There's such a flood of qualified labor that employers can afford to arbitrarily shrink the pool of applicants without significantly worsening their outcomes. Their behavior indicates that just the top N% of the market is enough to fill the needs of all selective companies. "Top" can be a semi-random filter, since the pool of basically competent people is much deeper than N.

(There's also a much larger flood of people who aren't qualified, which definitely complicates the process.)

All else equal, if employers simply stopped rejecting qualified applicants for arbitrary reasons, they could solve the "shortage" overnight and pay much lower wages that developers would still accept. But all else isn't equal. Their past decisions shaped the playing field, so now external-but-related factors like the housing market and competitors' responses limit their options in practice. They can't just take a bunch of people and drop wages, even though they "could", without disrupting other things that aren't worth disrupting.

Edit: Too late to delete, but this is not a good analysis. Companies are clearly feeling some pressure to do something, but there are too many unknowns in this to draw the conclusion, and a ton of factors I've ignored.

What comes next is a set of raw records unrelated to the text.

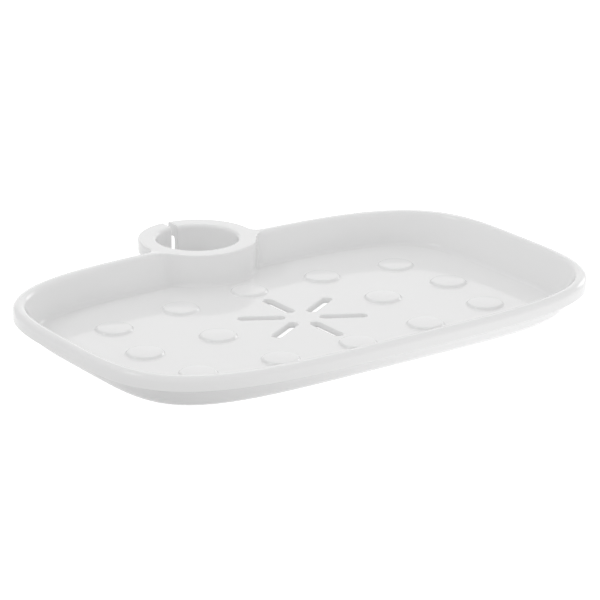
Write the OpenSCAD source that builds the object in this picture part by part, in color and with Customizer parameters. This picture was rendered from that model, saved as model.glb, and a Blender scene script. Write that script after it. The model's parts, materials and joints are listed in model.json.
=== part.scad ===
// Soap dish for a shower riser rail: a shallow moulded pan with a rolled rim
// and a split spring collar on its back edge that grips the rail.
// Frame: origin on the rail's axis, level with the underside.
// +X along the dish, +Y away from the pan, +Z up. Millimetres.

/* [Dish] */
// Overall length of the dish along X
dish_length = 164.2; // [156:0.2:172]
// Overall width of the dish, without the collar
dish_width = 104.4; // [100:0.2:108]
// Height of the rim's crest above the underside
dish_height = 11.5; // [11.2:0.1:13]
// Thickness of the floor and walls
skin_t = 1.6; // [1.4:0.1:2]
// Squareness of the outline, where 2 is an ellipse
outline_power = 3.8; // [3.4:0.1:4.4]
// How far the inside of the wall leans in at the two ends
end_lean = 6.9; // [6:0.1:7.5]
// How far the inside of the wall leans in at the front
front_lean = 6.9; // [6:0.1:7.5]
// How far the inside of the wall leans in at the back
back_lean = 4.1; // [3.6:0.1:5]

/* [Rim] */
// Width of the rolled rim
rim_w = 3.7; // [3.2:0.1:4.2]
// Depth of the rim's outside face, from its crest down
rim_h = 4.3; // [3.8:0.1:5]

/* [Drain] */
// Width of each drain slot
slot_w = 3; // [2:0.1:3.4]
// Distance from the drain's centre to the near end arc's centre
slot_near = 6.3; // [5.4:0.1:7]
// Distance from the drain's centre to the far end arc's centre
slot_far = 17.7; // [14:0.1:18.4]

/* [Soap rests] */
// Diameter of each soap rest where it meets the floor
rest_d = 10.8; // [8:0.1:12]
// Height of each soap rest above the floor
rest_h = 1; // [0.6:0.05:1.2]

/* [Rail collar] */
// Bore of the collar, for a 25 mm riser rail
bore_d = 25; // [24.6:0.1:25.4]
// Outside diameter of the collar's flange
collar_d = 36; // [35:0.1:37]
// Outside diameter of the tube below the flange
tube_d = 29; // [27.6:0.1:31]
// Height of the collar's top above the underside
collar_h = 11.2; // [10.8:0.1:11.4]
// Width of the slit between the two spring arms
slit_w = 2.2; // [1.6:0.1:3.2]
// Radius of the rounded edge at the mouth of the bore
mouth_r = 1; // [0.6:0.1:1.2]

/* [Hidden] */
$fn = 96;
eps = 0.01;
cut_under = 1;                  // how far cuts start below the underside
cut_h = 30;                     // height of cuts that clear the whole dish
cut_reach = 40;                 // reach of cuts from the rail's axis, past the collar

// Rim and walls. The leans are measured from the rim's centre line.
drain_y = -54.8;                // centre of the drain
pan_y = drain_y - 1.15;         // centre of the rim's outline
rim_r = rim_w / 2;
rim_half = [dish_length / 2 - rim_r, dish_width / 2 - rim_r];  // to the rim's centre line
rim_z = dish_height - rim_r;    // height of the rim's centre line
lip_z = dish_height - rim_h;    // underside of the rim
lip_chamfer = 0.4;              // on the rim's lower outside edge
foot_half = rim_half - [end_lean, (front_lean + back_lean) / 2];
foot_shift = [0, (front_lean - back_lean) / 2];  // the foot's centre from the rim's
foot_power = outline_power + 0.8;                // squareness at the foot
lean_angle = atan((end_lean - rim_r) / (rim_z - skin_t));  // from upright
wall_t = skin_t / cos(lean_angle);  // thickness of the leaning wall, measured level
under_r = 3;                    // radius of the rounded edge underneath
foot_r = 1.2;                   // radius where the inside wall meets the floor
steps = 96;                     // points round the outline
angles = [for (i = [0 : steps - 1]) 360 * i / steps];

// Soap rests: [x, y] from the drain's centre, in one quarter of the pan
rest_at = [[0, 27], [25.5, 25.3], [50.5, 21.6], [53.9, 0], [29.3, 0]];
rest_chamfer = 0.2;
rest_sink = 0.6;                // how far each rest runs into the floor

// Collar
bore_r = bore_d / 2;
collar_r = collar_d / 2;
tube_r = tube_d / 2;
flange_edge_r = 0.5;            // rounded outer edge of the flange's top
overlap = 0.5;                  // how far the collar's foot runs into its tube and flange

// Webs beside the collar
web_r = 3;                      // radius of their hollow faces
web_root = 2.6;                 // how far they run in along X from the flange's edge

function signed_pow(v, power) = v < 0 ? -pow(-v, power) : pow(v, power);

// A point of a superellipse with half sizes [x, y], and the unit normal there
function oval_point(half, power, t) =
    [half.x * signed_pow(cos(t), 2 / power), half.y * signed_pow(sin(t), 2 / power)];
function oval_normal(half, power, p) =
    let (slope = [for (i = [0, 1]) signed_pow(p[i] / half[i], power - 1) / half[i]])
    slope / norm(slope);

// The rim's centre line, pushed outward by out
function rim_point(t, out) =
    let (p = oval_point(rim_half, outline_power, t))
    p + out * oval_normal(rim_half, outline_power, p);

// The inside wall at fraction down of its way to the floor, pushed outward by out
function wall_point(t, down, out) =
    let (p = oval_point(foot_half, foot_power, t))
    (1 - down) * rim_point(t, -rim_r) + down * (p + foot_shift)
        + out * oval_normal(foot_half, foot_power, p);
function down_at(z) = (rim_z - z) / (rim_z - skin_t);

// Closed level rings of points
function ring(z, points) = [for (p = points) [p.x, p.y + pan_y, z]];
function rim_ring(z, out) = ring(z, [for (t = angles) rim_point(t, out)]);
function wall_ring(z, down, out) = ring(z, [for (t = angles) wall_point(t, down, out)]);

// Rings round the rolled rim, at turns measured up from its outermost line
function rim_arc(turns) =
    [for (a = turns) rim_ring(rim_z + rim_r * sin(a), rim_r * cos(a))];

// Rings that round the wall into a level face at base_z. Stage 0 lies on that
// face and stage 3 on the wall, which stands out from the inside wall by out.
function base_arc(base_z, radius, out, stages) =
    let (tangent = radius * tan((90 - lean_angle) / 2))
    [for (i = stages) let (a = -90 + i * (90 - lean_angle) / 3)
        wall_ring(base_z + radius * (1 + sin(a)), down_at(base_z),
                  out - tangent + radius * cos(a))];

// The outside, from the underside up to the rim's crest
function outside() = concat(
    base_arc(0, under_r, wall_t, [0 : 3]),
    [wall_ring(lip_z, down_at(lip_z), wall_t),
     rim_ring(lip_z, rim_r - lip_chamfer),
     rim_ring(lip_z + lip_chamfer, rim_r)],
    rim_arc([0 : 22.5 : 90])
);

// The inside, from the crest down to the floor
function inside() = concat(
    rim_arc([112.5 : 22.5 : 157.5]),
    [wall_ring(rim_z, 0, 0)],
    base_arc(skin_t, foot_r, 0, [3 : -1 : 0])
);

// Solid skinned over a list of rings, closed at the first and the last
module stack(rings) {
    count = len(rings);
    points = [for (r = rings) each r];
    sides = [for (k = [0 : count - 2]) for (i = [0 : steps - 1])
        let (j = (i + 1) % steps, this = k * steps, next = this + steps)
        each [[this + i, next + i, this + j], [this + j, next + i, next + j]]];
    first = [for (i = [0 : steps - 1]) i];
    last = [for (i = [0 : steps - 1]) count * steps - 1 - i];
    polyhedron(points = points, faces = concat([first], sides, [last]), convexity = 6);
}

module soap_rest() {
    straight_h = rest_sink + rest_h - rest_chamfer;
    cylinder(d = rest_d, h = straight_h, $fn = 48);
    translate([0, 0, straight_h])
        cylinder(d1 = rest_d, d2 = rest_d - 2 * rest_chamfer, h = rest_chamfer, $fn = 48);
}

// The rests, mirrored into all four quarters; one on an axis isn't doubled
module soap_rests() {
    for (side_x = [-1, 1], side_y = [-1, 1], p = rest_at)
        if ((p.x > 0 || side_x > 0) && (p.y > 0 || side_y > 0))
            translate([side_x * p.x, drain_y + side_y * p.y, skin_t - rest_sink])
                soap_rest();
}

// Outline of the +X web between the collar and a straight edge at y = edge.
// Its hollow arc lies on the side (+1 or -1 along Y) of the edge, and the web
// runs past the edge the other way by sink.
module web(edge, side, sink) {
    arc_y = edge + side * web_r;
    arc_x = sqrt(pow(collar_r + web_r, 2) - arc_y * arc_y);
    touch = [arc_x, arc_y] * collar_r / (collar_r + web_r);  // where the arc meets the collar
    root_x = touch.x - web_root;
    sink_y = edge - side * sink;
    difference() {
        polygon([[arc_x, edge], [arc_x, arc_y], touch, [root_x, touch.y],
                 [root_x, sink_y], [arc_x, sink_y]]);
        translate([arc_x, arc_y]) circle(r = web_r);
    }
}

module web_pair(z, height, edge, side, sink) {
    translate([0, 0, z]) linear_extrude(height) {
        web(edge, side, sink);
        mirror([1, 0]) web(edge, side, sink);
    }
}

// Webs that run the rim (first) and the back wall (second) into the collar
module webs() {
    web_pair(z = lip_z + 0.3, height = collar_h - lip_z - 0.5,
             edge = pan_y + dish_width / 2 - 0.12, side = 1, sink = 1.3);
    web_pair(z = skin_t - 0.4, height = rim_z - skin_t,
             edge = pan_y + rim_half.y - 3.2, side = -1, sink = 2.2);
}

// Six round-ended slots in a star
module drain_slots() {
    height = skin_t + 3;
    for (a = [30 : 60 : 330]) translate([0, drain_y, -cut_under]) rotate([0, 0, a]) {
        translate([slot_near, -slot_w / 2, 0]) cube([slot_far - slot_near, slot_w, height]);
        for (x = [slot_near, slot_far]) translate([x, 0, 0]) cylinder(d = slot_w, h = height);
    }
}

// What rounding removes from a corner at the collar's top
module corner_waste(square_x, arc_x, radius) {
    z = collar_h - radius;
    difference() {
        translate([square_x, z]) square([radius + eps, radius + eps]);
        translate([arc_x, z]) circle(r = radius);
    }
}

// Section of the collar on the bore's axis: a tube with a flange at its top
module collar_section() {
    flange_x = collar_r - flange_edge_r;
    difference() {
        union() {
            translate([bore_r, 0]) square([tube_r - bore_r, collar_h]);
            translate([bore_r, lip_z]) square([collar_r - bore_r, collar_h - lip_z]);
        }
        corner_waste(bore_r - eps, bore_r + mouth_r, mouth_r);
        corner_waste(flange_x, flange_x, flange_edge_r);
    }
}

// One sprung arm of the collar: a quarter turn of it, up to the slit
module arm() {
    difference() {
        intersection() {
            rotate_extrude() collar_section();
            translate([0, 0, -cut_under]) cube([cut_reach, cut_reach, cut_h]);
        }
        translate([-1, 0, -cut_under]) cube([1 + slit_w / 2, cut_reach, cut_h]);
    }
}

// The pan: floor, walls, rolled rim, soap rests and drain, with room for the collar
module dish_pan() color([0.93, 0.93, 0.93]) {
    difference() {
        union() {
            stack(concat(outside(), inside()));
            soap_rests();
            webs();
        }
        translate([0, 0, -cut_under]) cylinder(r = collar_r, h = cut_h);
        drain_slots();
    }
}

// The fixed front half of the split collar, which runs down to the floor where
// it stands in the pan
module rail_collar() color([0.9, 0.91, 0.92]) {
    difference() {
        union() {
            rotate_extrude() collar_section();
            difference() {
                intersection() {
                    cylinder(r = collar_r, h = lip_z + overlap);
                    stack(outside());
                }
                translate([0, 0, -cut_under]) cylinder(r = tube_r - overlap, h = cut_h);
            }
        }
        translate([-cut_reach, 0, -cut_under]) cube([2 * cut_reach, cut_reach, cut_h]);
    }
}

module clip_arm_right() color([0.88, 0.9, 0.92]) arm();
module clip_arm_left() color([0.88, 0.9, 0.92]) mirror([1, 0, 0]) arm();

dish_pan();
rail_collar();
clip_arm_left();
clip_arm_right();
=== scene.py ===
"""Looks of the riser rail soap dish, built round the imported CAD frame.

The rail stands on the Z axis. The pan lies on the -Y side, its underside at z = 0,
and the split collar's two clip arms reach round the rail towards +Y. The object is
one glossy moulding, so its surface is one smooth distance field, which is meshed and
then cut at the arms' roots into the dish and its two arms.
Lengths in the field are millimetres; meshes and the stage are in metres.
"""
import json
import math

import bmesh
import bpy
import numpy as np
from mathutils import Matrix, Vector


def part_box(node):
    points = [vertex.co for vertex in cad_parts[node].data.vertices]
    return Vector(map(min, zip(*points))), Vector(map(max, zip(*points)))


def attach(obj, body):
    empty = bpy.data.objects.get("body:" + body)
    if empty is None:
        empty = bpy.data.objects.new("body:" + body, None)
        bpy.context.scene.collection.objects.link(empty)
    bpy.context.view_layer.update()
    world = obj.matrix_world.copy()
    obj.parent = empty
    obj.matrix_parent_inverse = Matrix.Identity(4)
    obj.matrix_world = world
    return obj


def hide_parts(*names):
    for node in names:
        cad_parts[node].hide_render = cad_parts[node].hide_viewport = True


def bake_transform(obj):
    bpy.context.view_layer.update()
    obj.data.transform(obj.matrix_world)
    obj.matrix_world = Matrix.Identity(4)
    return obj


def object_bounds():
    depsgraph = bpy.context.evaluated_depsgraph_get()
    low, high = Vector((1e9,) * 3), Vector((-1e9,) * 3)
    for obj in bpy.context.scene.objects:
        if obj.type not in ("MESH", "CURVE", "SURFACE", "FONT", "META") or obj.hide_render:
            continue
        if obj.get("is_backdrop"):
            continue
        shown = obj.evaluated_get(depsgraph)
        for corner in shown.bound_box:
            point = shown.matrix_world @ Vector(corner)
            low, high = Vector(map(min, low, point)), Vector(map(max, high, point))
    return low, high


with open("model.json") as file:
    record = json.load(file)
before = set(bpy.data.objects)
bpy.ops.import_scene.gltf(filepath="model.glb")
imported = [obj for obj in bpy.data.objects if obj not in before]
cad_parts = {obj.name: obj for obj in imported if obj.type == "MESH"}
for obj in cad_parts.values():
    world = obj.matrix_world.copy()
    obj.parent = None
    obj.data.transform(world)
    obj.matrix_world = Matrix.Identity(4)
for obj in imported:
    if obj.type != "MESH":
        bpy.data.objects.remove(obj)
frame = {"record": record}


def plain(value):
    """Nested vectors as nested lists of floats."""
    if isinstance(value, (list, tuple, Vector)):
        return [plain(item) for item in value]
    return float(value)


cad_bounds = plain(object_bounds())

# ---------------------------------------------------------------- dimensions
MM = 1000.0                                 # millimetres in a metre
pan_lo, pan_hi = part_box("dish_pan")
arm_lo, arm_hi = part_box("clip_arm_right")

# rolled rim: its centre line is a superellipse
RIM_R = 1.85
RIM_TOP = pan_hi.z * MM
RIM_Z = RIM_TOP - RIM_R
RIM_Y = -55.95                              # middle of the centre line
RIM_A = pan_hi.x * MM - RIM_R               # half length in X
RIM_B = RIM_Y - pan_lo.y * MM - RIM_R       # half width in Y
RIM_POWER = 3.786
LIP_Z = RIM_TOP - 4.3                       # lower edge of the rim
LIP_EDGE, LIP_FILLET = 0.4, 0.8

# floor, and the foot of the inside wall
SKIN = 1.6
FOOT_A, FOOT_B, FOOT_Y, FOOT_POWER = RIM_A - 6.9, RIM_B - 5.5, RIM_Y + 1.4, 4.6
LEAN_MIN, LEAN_MAX = 3.4, 9.0               # how far the wall leans out from foot to rim
FLOOR_FILLET = 1.2

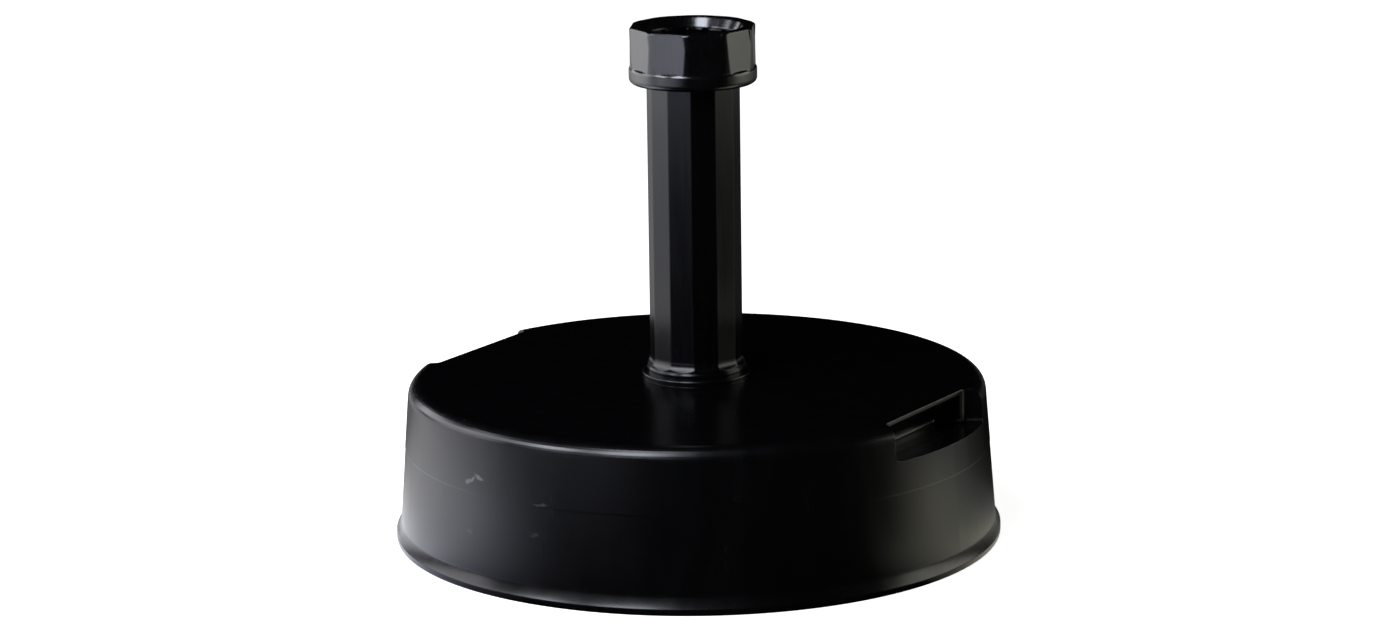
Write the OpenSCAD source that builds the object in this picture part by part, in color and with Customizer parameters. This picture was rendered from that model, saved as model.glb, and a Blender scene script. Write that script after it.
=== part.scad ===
// Round concrete-filled stand with a moulded plastic shell, two grip recesses,
// a twelve-sided upright tube and a screw-down nut that clamps a 60.3 mm post.
// Millimetres, +Z up. The origin is at the middle of the underside, on the floor,
// and the two grip recesses lie on the X axis.

/* [Shell] */
// Diameter over the lip at the floor
lip_d = 450; // [430:1:480]
// How far the lip stands out past the foot of the wall
lip_out = 3.7; // [2.8:0.1:5]
// Height of the lip's upright edge
lip_h = 7.6; // [6:0.1:10]
// Rounding of the lip's lower edge
lip_round = 2.4; // [1:0.1:3]
// Radius of the cove between the lip and the wall
cove_r = 6; // [4:0.5:8]
// Height of the deck above the floor
base_h = 118.5; // [110:0.5:135]
// Lean of the wall from upright, in degrees
wall_draft = 4.5; // [2:0.1:7]
// Wall thickness of the shell
skin = 3; // [2:0.1:4]
// Radius of the rounding between wall and deck
rim_r = 10.5; // [7:0.5:14]
// Height of the mould's witness line round the wall
witness_z = 70; // [50:1:85]
// How far the wall above the witness line stands out past the wall below it
witness_step = 0.25; // [0.1:0.05:0.6]
// Height of the inner hook under the concrete, which is also its clearance from the floor
hook_h = 3; // [2:0.1:5]
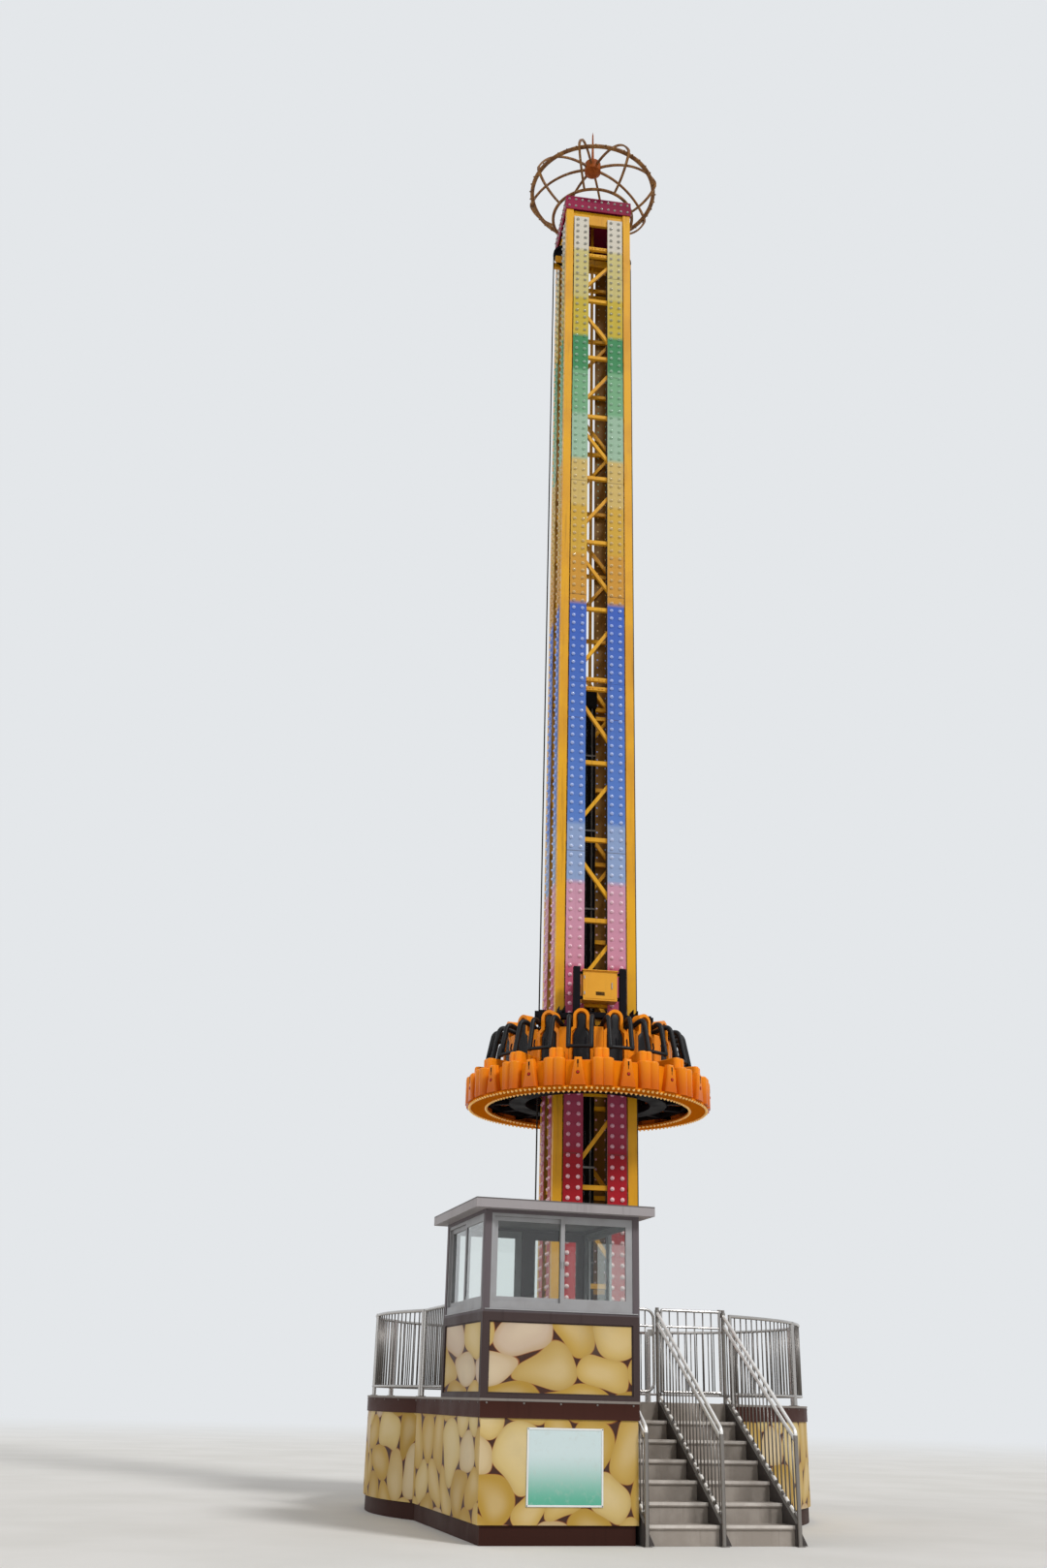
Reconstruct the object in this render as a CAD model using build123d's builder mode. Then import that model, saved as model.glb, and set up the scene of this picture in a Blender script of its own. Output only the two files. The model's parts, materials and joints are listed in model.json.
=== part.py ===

Not exactly. If every employer randomly threw out 80% of the resumes without looking at them, and then perfectly evaluated the remaining 20%, then you would expect that all qualified developers would have a job (they just might have to apply to several jobs to get an offer).


I don't think the filter is literally random. It's a poor predictor of success, applied inconsistently.

Just from what I've heard and experienced, I'd guess that if N = Q (percentage of qualified workers), everyone in N would find some job as you describe. Alice gets Apple and Google but not Netflix, Bob gets Netflix but not Apple.

Could Alice do Bob's job at Netflix, or vice-versa? Absolutely. Does Apple care they could have had Bob? Does Netflix care they could have had both? Not really.

Everyone in N lands somewhere, eventually, enough though a better process could have had a better outcome overall. Maybe Alice really wanted Netflix; maybe she picks Netflix-like projects at Apple that aren't Apple's best use of her skills. Maybe that rejection shook her confidence or maybe she's distracted getting ready for another Netflix interview next year. (She's learned she has to study really hard at who-knows-what to prove she's capable of doing a job she's already doing.)

Does Apple care? Not really. Her manager might, but not Apple. Inefficient allocation is death by a thousand cuts.

The greater problem is when Q > N and the difference keeps growing. If you take the Googler joke of PhDs as protobuf jockeys at face value, that's where we've been for a while. But I don't know if we are.